La Cour internationale de justice a tout d’abord rendu un avis consultatif historique affirmant que les États ont l’obligation de protéger leurs citoyens contre les effets du changement climatique. La Cour interaméricaine des droits de l’Homme a d’ailleurs, par un avis consultatif rendu quelques mois plus tard, confirmé cette position.
Parallèlement, les juridictions nationales ont renforcé la responsabilité climatique des entreprises : l’affaire « RWE » en Allemagne a reconnu leur rôle dans la réparation des dommages climatiques, tandis que l’affaire « ENI » en Italie ouvre la voie à des poursuites contre les entreprises qui ne respectent pas leurs obligations en matière de réduction d’émissions.
Le rapport montre que cette dynamique s’est construite sur une décennie d’actions engagées par les citoyens les plus exposés, en réponse directe à l'inaction des gouvernements de mettre en place des mécanismes pour protéger la population du changement climatique. Parmi les personnes les plus exposées se trouvent les jeunes (affaire « Duarte Agostinho et autres »), les femmes âgées (affaire « Verein Klimaseniorinnen Schweiz »), les peuples autochtones ou les personnes handicapées.

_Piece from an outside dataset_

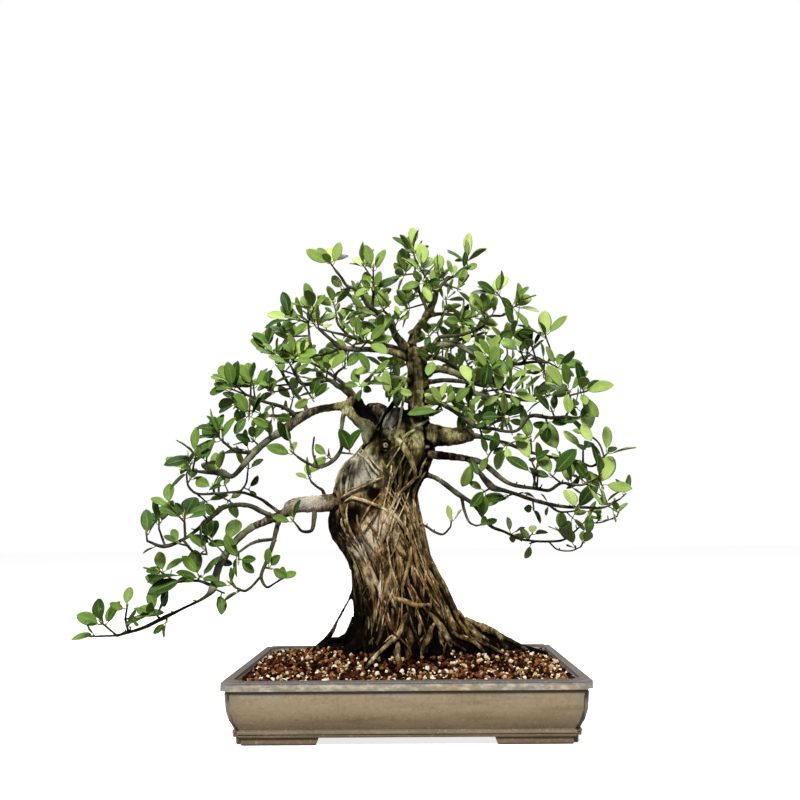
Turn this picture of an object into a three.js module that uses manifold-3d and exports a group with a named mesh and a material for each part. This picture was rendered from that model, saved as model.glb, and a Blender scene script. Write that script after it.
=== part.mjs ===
// Green island ficus bonsai in a rectangular tray with cut-in corners.
// Millimetres, +Z up, +X along the tray. The front of the tree looks along -Y.
import * as THREE from 'three';
import { mergeVertices } from 'three/addons/utils/BufferGeometryUtils.js';
import Module from 'manifold-3d';

const wasm = await Module();
wasm.setup();

// Driving dimensions of the tray
const TRAY_LENGTH = 500;
const TRAY_DEPTH = 345;
const TRAY_HEIGHT = 84;
const CORNER_STEP = 8;
const FOOT_HEIGHT = 10.4;
const FLOOR_TOP = 20;
const FOOT_BAND = 14;
const FOOT_INSET = 19;
const FRONT_FOOT_GAP = 242;
const SIDE_FOOT_GAP = 150;
const FOOT_ROUNDING = 1.2;
const FOOT_OVERLAP = 0.6;
const RIM_FLARE = 0.8;
const INSIDE_TOP = [236, 158];
const INSIDE_FLOOR = [222, 144];
const INSIDE_CHAMFER = 14;
const DRAIN_X = 120;
const DRAIN_RADIUS = 11;
const SCREEN_SIDE = 36;
const SCREEN_THICKNESS = 1.2;
const SCREEN_SLOT = [6, 22, 6];
const SCREEN_SLOT_X = 7;

// Driving dimensions of the soil
const SOIL_EDGE = 78;
const MOUND_HEIGHT = 27;
const MOUND_DEPTH_CENTRE = 25;
const MOUND_DEPTH_SPREAD = 70;
const MOUND_LENGTH_SPREAD = 230;
const MOUND_REACH = 245;
const SOIL_RINGS = [1, 0.8, 0.6, 0.4];

// Driving dimensions of the tree
const TRUNK_DEPTH = 36;
const CORE_SIDES = 16;
const CORE_FLATNESS = 0.8;
const LEAF_LENGTH = 38;
const LEAF_WIDTH = 0.53;
const LEAF_THICKNESS = 1.4;
const LEAF_TRIES = 16;
const LEAF_CLEARANCE = 0.45;
const WIDEST_AT = 0.55;
const BLUNT_SHARE = 0.2;
const LEAF_FOLD = 0.16;
const LEAF_SPACING = 5;
const STALK_LIFT = 2.5;
const TWIG_RADIUS = 2;
const TWIG_SIDES = 3;
const TUFT_REACH = 6;
const LONG_TWIG = 38;
const BUD_LENGTH = 5;
const CURL = 0.11;
const YOUNG_CURL = 0.05;
const OLD_CURL = 0.2;

// Gap between neighbouring pieces, and a little more round the roots in the soil
const GAP = 0.3;
const SOCKET_GAP = 0.4;

// Least volume that two bodies share where they count as touching
const TOUCH_VOLUME = 1e-3;

// Corners of one piece nearer than this are one corner
const WELD = 1e-4;

// The tree was measured from one place in front of it. A way point is [x, z, depth, radius], with x
// and z as they look on the plane through the middle of the tray, seen from that place.
const EYE = new THREE.Vector3(12, -1233, 277);

function seen(x, z, depth) {
  const scale = (depth - EYE.y) / -EYE.y;
  return new THREE.Vector3(EYE.x + (x - EYE.x) * scale, depth, EYE.z + (z - EYE.z) * scale);
}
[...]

Cette mobilisation s’explique notamment par la faiblesse structurelle de l’Accord de Paris qui, bien que posant des obligations en matière d’atténuation et d’adaptation, laisse aux États le soin de définir leurs contributions nationales (CDN) et a par conséquent ouvert la voie aux juridictions nationales au contrôle des mesures des Etats en matière de climat.
Les contentieux ont produit un « effet boule de neige », à titre d’exemple les juges se seront référé cette année à une quinzaine de décisions climatiques rendues dans les juridictions nationales d’autres pays pour renforcer leurs propres motivations. Trois axes juridiques se sont ainsi consolidés : celui de l’obligation des entreprises de réduire leurs émissions, l'obligation des Etats de limiter leur soutien à la production de combustibles fossiles et la responsabilité des grands émetteurs pour les pertes et dommages climatiques.
L’avis de la CIJ reprends les fondements consolidés au fil de la décennie qui imposent aux gouvernements de prévenir les risques climatiques, de contribuer à l’objectif de limitation du réchauffement climat 1,5 °C, de protéger les générations futures en adoptant des plans climatiques équitables et réalisables et de démontrer la cohérence de leurs politiques pour atteindre les objectifs climatiques.
Enfin, les décisions climatiques influencent largement les régulateurs et les investisseurs : un réseau de 148 banques centrales et autorités de surveillance considère désormais le contentieux climatique comme un risque financier significatif.
Pour la décennie à venir, le défi sera de traduire cette architecture juridique en transformations systémiques capables de réduire effectivement les émissions et d’engager la responsabilité pour les dommages désormais inévitables.